**Objective:** Return all of the entries exactly, with nothing added or left out.

**Dataset extract:**
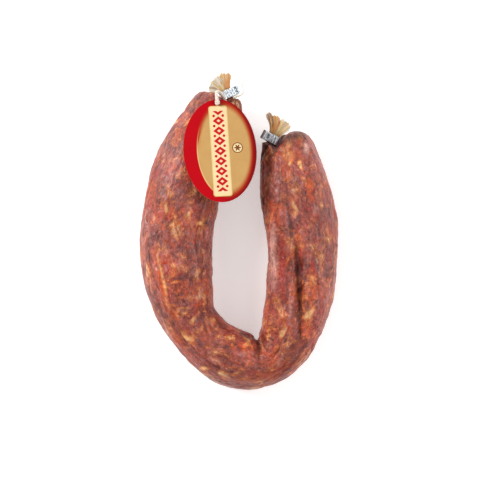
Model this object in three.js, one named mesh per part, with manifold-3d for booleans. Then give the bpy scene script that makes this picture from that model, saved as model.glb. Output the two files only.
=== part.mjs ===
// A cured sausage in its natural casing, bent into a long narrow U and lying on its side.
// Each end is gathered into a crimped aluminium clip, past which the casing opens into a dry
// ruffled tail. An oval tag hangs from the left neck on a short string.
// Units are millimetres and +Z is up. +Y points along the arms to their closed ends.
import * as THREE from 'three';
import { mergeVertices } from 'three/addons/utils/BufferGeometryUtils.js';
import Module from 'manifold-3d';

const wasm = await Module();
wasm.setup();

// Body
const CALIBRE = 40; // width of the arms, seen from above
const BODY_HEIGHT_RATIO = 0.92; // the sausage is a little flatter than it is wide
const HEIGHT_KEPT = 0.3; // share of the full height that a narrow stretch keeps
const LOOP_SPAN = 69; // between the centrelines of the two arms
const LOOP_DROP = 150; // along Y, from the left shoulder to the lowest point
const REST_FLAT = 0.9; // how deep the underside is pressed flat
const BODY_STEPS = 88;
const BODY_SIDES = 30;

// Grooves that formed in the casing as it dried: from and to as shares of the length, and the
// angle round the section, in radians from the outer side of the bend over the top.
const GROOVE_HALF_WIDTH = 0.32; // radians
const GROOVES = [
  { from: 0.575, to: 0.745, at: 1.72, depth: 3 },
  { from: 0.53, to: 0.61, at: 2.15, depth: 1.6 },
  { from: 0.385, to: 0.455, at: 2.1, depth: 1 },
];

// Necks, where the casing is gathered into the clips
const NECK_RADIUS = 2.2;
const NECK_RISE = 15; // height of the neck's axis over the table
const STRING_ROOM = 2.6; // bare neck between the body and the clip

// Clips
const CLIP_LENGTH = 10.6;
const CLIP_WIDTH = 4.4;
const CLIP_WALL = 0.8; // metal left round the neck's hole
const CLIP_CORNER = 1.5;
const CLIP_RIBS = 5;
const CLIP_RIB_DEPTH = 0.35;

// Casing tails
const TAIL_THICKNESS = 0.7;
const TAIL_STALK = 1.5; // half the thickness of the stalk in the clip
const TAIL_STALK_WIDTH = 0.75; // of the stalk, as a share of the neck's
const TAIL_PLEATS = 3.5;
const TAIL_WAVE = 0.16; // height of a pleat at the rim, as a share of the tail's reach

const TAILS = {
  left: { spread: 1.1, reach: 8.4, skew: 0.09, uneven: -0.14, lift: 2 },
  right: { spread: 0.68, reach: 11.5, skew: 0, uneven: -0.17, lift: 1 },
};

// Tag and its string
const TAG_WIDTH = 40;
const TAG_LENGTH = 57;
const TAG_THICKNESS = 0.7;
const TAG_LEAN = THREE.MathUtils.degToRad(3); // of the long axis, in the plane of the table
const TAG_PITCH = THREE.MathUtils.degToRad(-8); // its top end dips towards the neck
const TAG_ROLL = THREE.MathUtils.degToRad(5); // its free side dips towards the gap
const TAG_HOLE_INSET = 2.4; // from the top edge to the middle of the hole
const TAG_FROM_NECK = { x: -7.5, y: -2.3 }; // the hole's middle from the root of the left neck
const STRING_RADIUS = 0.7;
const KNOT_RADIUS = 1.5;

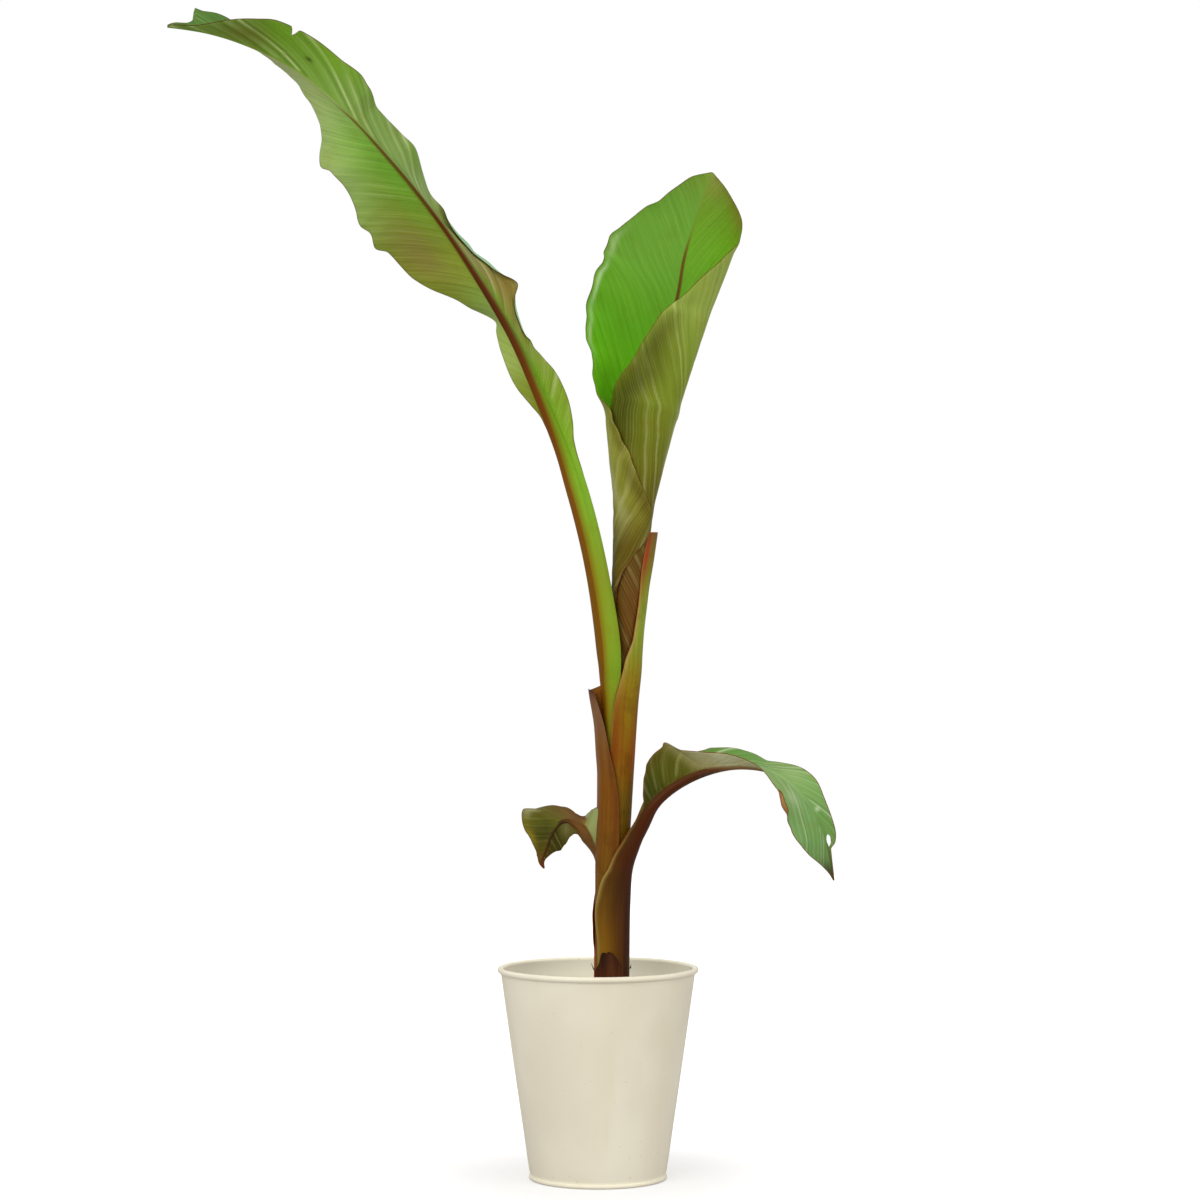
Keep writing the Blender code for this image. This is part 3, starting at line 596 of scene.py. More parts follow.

**Task solution:**
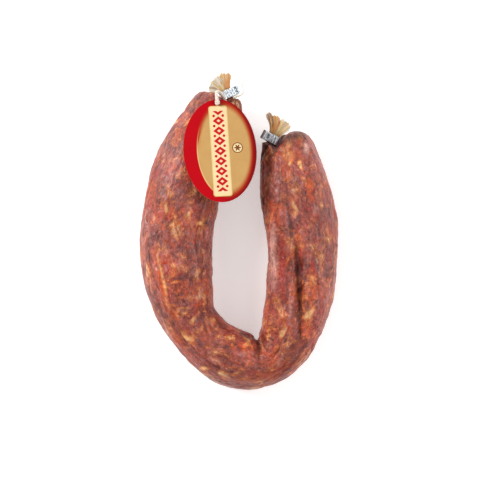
Model this object in three.js, one named mesh per part, with manifold-3d for booleans. Then give the bpy scene script that makes this picture from that model, saved as model.glb. Output the two files only.
=== part.mjs ===
// A cured sausage in its natural casing, bent into a long narrow U and lying on its side.
// Each end is gathered into a crimped aluminium clip, past which the casing opens into a dry
// ruffled tail. An oval tag hangs from the left neck on a short string.
// Units are millimetres and +Z is up. +Y points along the arms to their closed ends.
import * as THREE from 'three';
import { mergeVertices } from 'three/addons/utils/BufferGeometryUtils.js';
import Module from 'manifold-3d';

const wasm = await Module();
wasm.setup();

// Body
const CALIBRE = 40; // width of the arms, seen from above
const BODY_HEIGHT_RATIO = 0.92; // the sausage is a little flatter than it is wide
const HEIGHT_KEPT = 0.3; // share of the full height that a narrow stretch keeps
const LOOP_SPAN = 69; // between the centrelines of the two arms
const LOOP_DROP = 150; // along Y, from the left shoulder to the lowest point
const REST_FLAT = 0.9; // how deep the underside is pressed flat
const BODY_STEPS = 88;
const BODY_SIDES = 30;

// Grooves that formed in the casing as it dried: from and to as shares of the length, and the
// angle round the section, in radians from the outer side of the bend over the top.
const GROOVE_HALF_WIDTH = 0.32; // radians
const GROOVES = [
  { from: 0.575, to: 0.745, at: 1.72, depth: 3 },
  { from: 0.53, to: 0.61, at: 2.15, depth: 1.6 },
  { from: 0.385, to: 0.455, at: 2.1, depth: 1 },
];

// Necks, where the casing is gathered into the clips
const NECK_RADIUS = 2.2;
const NECK_RISE = 15; // height of the neck's axis over the table
const STRING_ROOM = 2.6; // bare neck between the body and the clip

// Clips
const CLIP_LENGTH = 10.6;
const CLIP_WIDTH = 4.4;
const CLIP_WALL = 0.8; // metal left round the neck's hole
const CLIP_CORNER = 1.5;
const CLIP_RIBS = 5;
const CLIP_RIB_DEPTH = 0.35;

// Casing tails
const TAIL_THICKNESS = 0.7;
const TAIL_STALK = 1.5; // half the thickness of the stalk in the clip
const TAIL_STALK_WIDTH = 0.75; // of the stalk, as a share of the neck's
const TAIL_PLEATS = 3.5;
const TAIL_WAVE = 0.16; // height of a pleat at the rim, as a share of the tail's reach

const TAILS = {
  left: { spread: 1.1, reach: 8.4, skew: 0.09, uneven: -0.14, lift: 2 },
  right: { spread: 0.68, reach: 11.5, skew: 0, uneven: -0.17, lift: 1 },
};

// Tag and its string
const TAG_WIDTH = 40;
const TAG_LENGTH = 57;
const TAG_THICKNESS = 0.7;
const TAG_LEAN = THREE.MathUtils.degToRad(3); // of the long axis, in the plane of the table
const TAG_PITCH = THREE.MathUtils.degToRad(-8); // its top end dips towards the neck
const TAG_ROLL = THREE.MathUtils.degToRad(5); // its free side dips towards the gap
const TAG_HOLE_INSET = 2.4; // from the top edge to the middle of the hole
const TAG_FROM_NECK = { x: -7.5, y: -2.3 }; // the hole's middle from the root of the left neck
const STRING_RADIUS = 0.7;
const KNOT_RADIUS = 1.5;

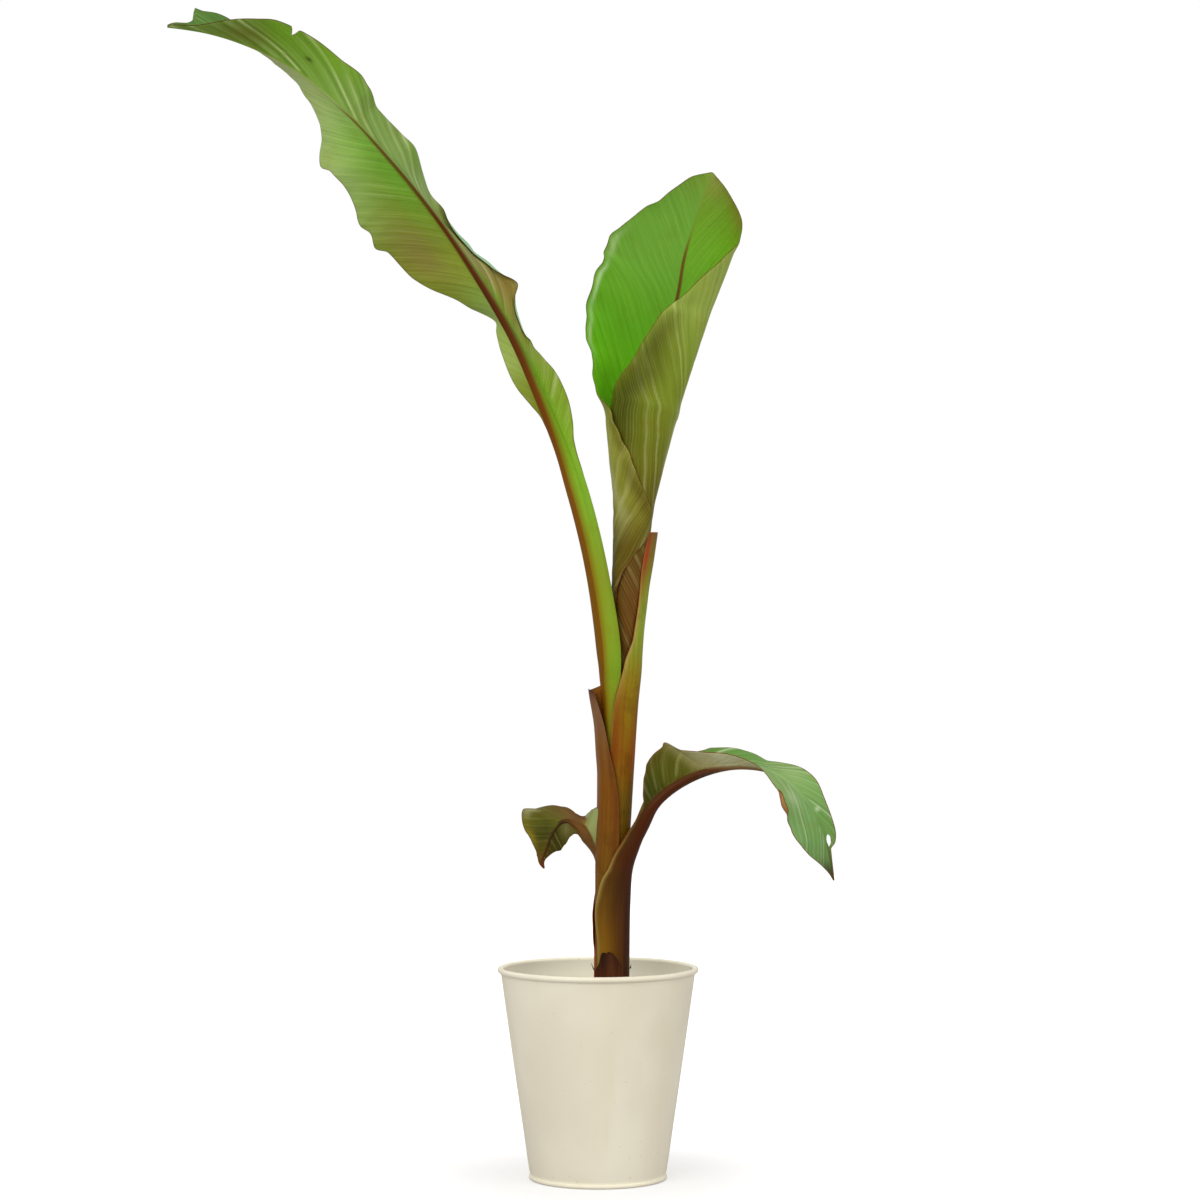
Keep writing the Blender code for this image. This is part 3, starting at line 596 of scene.py. More parts follow.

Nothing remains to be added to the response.